The sort of play that I have described in the previous paragraph is what I regard as a railroad. (Again, I repeat this caveat: if essentially we're playing a wargame, like Isle of Dread or White Plume Mountain, then the whole logic of things is different, and the characters are just player pawns. That's not a railroad, but it's not really a game with characters at all in any meaningful sense. It shares a basic similarity of form with the sort of RPGing I enjoy, but in its details is a completely different activity.)

EDIT:
Well now I'm struggling to see what's excluded by this definition. I got the impression it wasn't just the player specifically making declarations beyond their character's direct actions, but perhaps I'm mistaken.
This post provides an illustration. There are many more that you could see in my numerous actual play threads on these boards.
 

What do "to visit grief upon her" and "the situation became charged" mean? Because both those seem like game-specific terms in your example.
Visit grief isn't a game term and probably has its origins in video games. It basically means going to visit someone to asterisk-things up with them.

A charged situation is game terminology (there's the player move "Read a charged situation") and is roughly the same as rolling Insight, but on a situation rather than a single person.
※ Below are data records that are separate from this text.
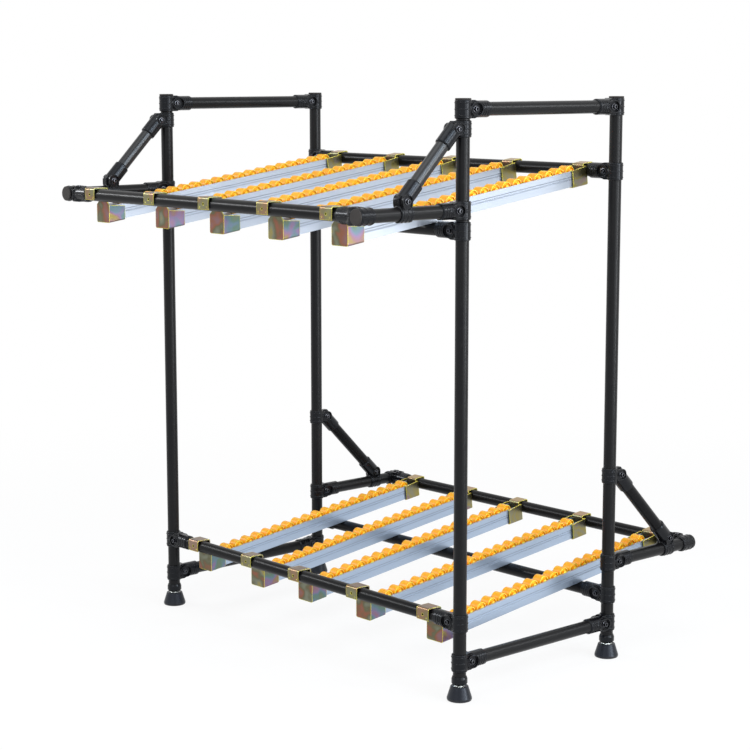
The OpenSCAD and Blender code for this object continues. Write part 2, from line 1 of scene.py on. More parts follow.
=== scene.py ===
# %% [markdown]
# # A flow rack with roller tracks, dressed for the camera
#
# The rack is a frame of black coated tube held together by bolted two-shell joints. Two sloping
# decks carry roller tracks: aluminium channels in which orange wheels turn on steel axles, hung
# from the beams in yellow-chromated sheet brackets. The solids come ready made and stay where
# they are. This script gives every one of them a finish, computes the threaded pieces that the
# solids leave plain, and lights the whole.

import json
import math

import bpy
import numpy as np
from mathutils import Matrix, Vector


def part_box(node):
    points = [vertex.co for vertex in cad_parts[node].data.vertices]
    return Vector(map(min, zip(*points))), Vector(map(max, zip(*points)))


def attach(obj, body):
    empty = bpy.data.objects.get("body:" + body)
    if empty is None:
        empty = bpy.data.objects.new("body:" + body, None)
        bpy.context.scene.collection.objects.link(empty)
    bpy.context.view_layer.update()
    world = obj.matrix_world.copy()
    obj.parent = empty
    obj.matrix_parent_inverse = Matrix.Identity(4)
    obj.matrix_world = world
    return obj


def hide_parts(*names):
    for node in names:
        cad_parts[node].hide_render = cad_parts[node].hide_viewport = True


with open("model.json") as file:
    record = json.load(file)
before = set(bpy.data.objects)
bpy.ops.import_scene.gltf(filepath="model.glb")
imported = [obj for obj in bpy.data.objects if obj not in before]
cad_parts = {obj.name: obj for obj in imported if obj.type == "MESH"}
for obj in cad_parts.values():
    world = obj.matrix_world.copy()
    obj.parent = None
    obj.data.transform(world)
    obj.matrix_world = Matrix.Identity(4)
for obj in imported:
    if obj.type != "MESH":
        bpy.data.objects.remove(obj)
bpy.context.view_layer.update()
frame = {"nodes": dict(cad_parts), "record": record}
nodes = frame["nodes"]
mm = 0.001

# %% [markdown]
# ## Finishes as expressions
#
# A finish is a node tree, and a tree is easier to read as arithmetic. `Value` wraps one output
# socket, so `1 - mask` adds a Math node by itself. `Finish` owns a material: `add` makes any
# other node from its type, its settings and what its sockets get, and `set` feeds the shader.
# What is constant over the surface goes straight onto the shader's own sockets. Patterns are
# placed in Object coordinates, because the solids have no texture map of their own.


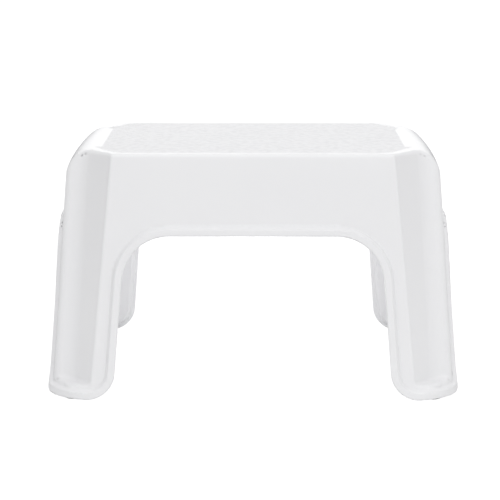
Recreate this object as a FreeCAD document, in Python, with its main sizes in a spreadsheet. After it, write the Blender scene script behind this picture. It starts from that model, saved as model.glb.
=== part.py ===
"""One-step stool: a thin injection-moulded shell on four slip-resistant foot pads.

+X runs along the stool's length, +Y across it and +Z up. The origin is on the floor, at the centre of
the stool. Everything is in millimetres and is driven by the spreadsheet called Dims.
"""

import FreeCAD, Part
import os

import Sketcher

DIMS = {
    # overall size: over the rim at the feet, and from the floor to the shoulders
    "overall_length": 400,
    "overall_width": 286,
    "overall_height": 235,
    # how far the panels lean in from the vertical, in degrees
    "side_draft": 4.57,
    "front_draft": 3.55,
    # the moulding
    "wall": 3,
    "deck_wall": 3.6,
    "corner_radius": 48,
    "shoulder_radius": 25,
    "edge_radius": 3,
    # the stepped rim round the whole lower edge
    "rim_out": 4.5,
    "rim_tall": 8,
    # the flute that hollows each corner: where its mouth meets the front and side panels at the top
    # and at the shelf that closes it, how far its inner wall turns from straight in, in degrees, and
    # its rounding
    "shelf_height": 14,
    "flute_top_x": 134,
    "flute_top_y": 87,
    "flute_low_x": 156,
    "flute_low_y": 110,
    "flute_turn": 30,
    "flute_radius": 22,
    "shelf_radius": 5,
    # the arches between the legs, their half widths measured at the floor
    "arch_top": 158.4,
    "front_arch_half": 133.5,
    "side_arch_half": 84,
    "arch_draft": 4.55,
    "front_arch_radius": 46,
    "side_arch_radius": 32,
    "toe_radius": 25,
    # the tread, a shallow recess between the shoulders
    "tread_half_length": 147.4,
    "tread_half_width": 110,
    "tread_side_half": 67,
    "tread_tip_x": 151.5,
    "tread_tip_y": 72,
    "tread_bend_x": 133,
    "tread_bend_y": 104.5,
    "tread_front_half": 124,
    "tread_depth": 0.8,
    # the ribs under the deck
    "rib_thickness": 2,
    "rib_depth": 14,
    "rib_pitch": 50,
    # the foot pads, each centred on a spoke of the foot's rounded corner, and their sockets
    "pad_proud": 1.5,
    "pad_radius": 10,
    "pad_thickness": 4,
    "pad_bevel": 0.6,
    "pad_reach": 34.5,
    "pad_bearing": 56,
    "spigot_radius": 6,
    "spigot_length": 5,
    "spigot_clearance": 0.05,
    "socket_wall": 2.5,
}
OVERCUT = 5  # how far a cutting shape runs past what it cuts
FITS = 0.01  # two lengths this close are taken as equal when an edge is looked for
RIBS_ACROSS = 5  # ribs that run along Y
RIBS_ALONG = 3  # ribs that run along X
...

You go somewhere, you know something's up, and you want to figure out what.
 

<shrug> My group decided to try the old GDQ series games--the adventures remained the same but the mechanics were updated to 5e. We all found it incredibly boring because there was next to no RP involved.
Fair enough! It's not my favourite thing either - I break out my set of AD&D variant rules maybe once every couple of years, for a session or two.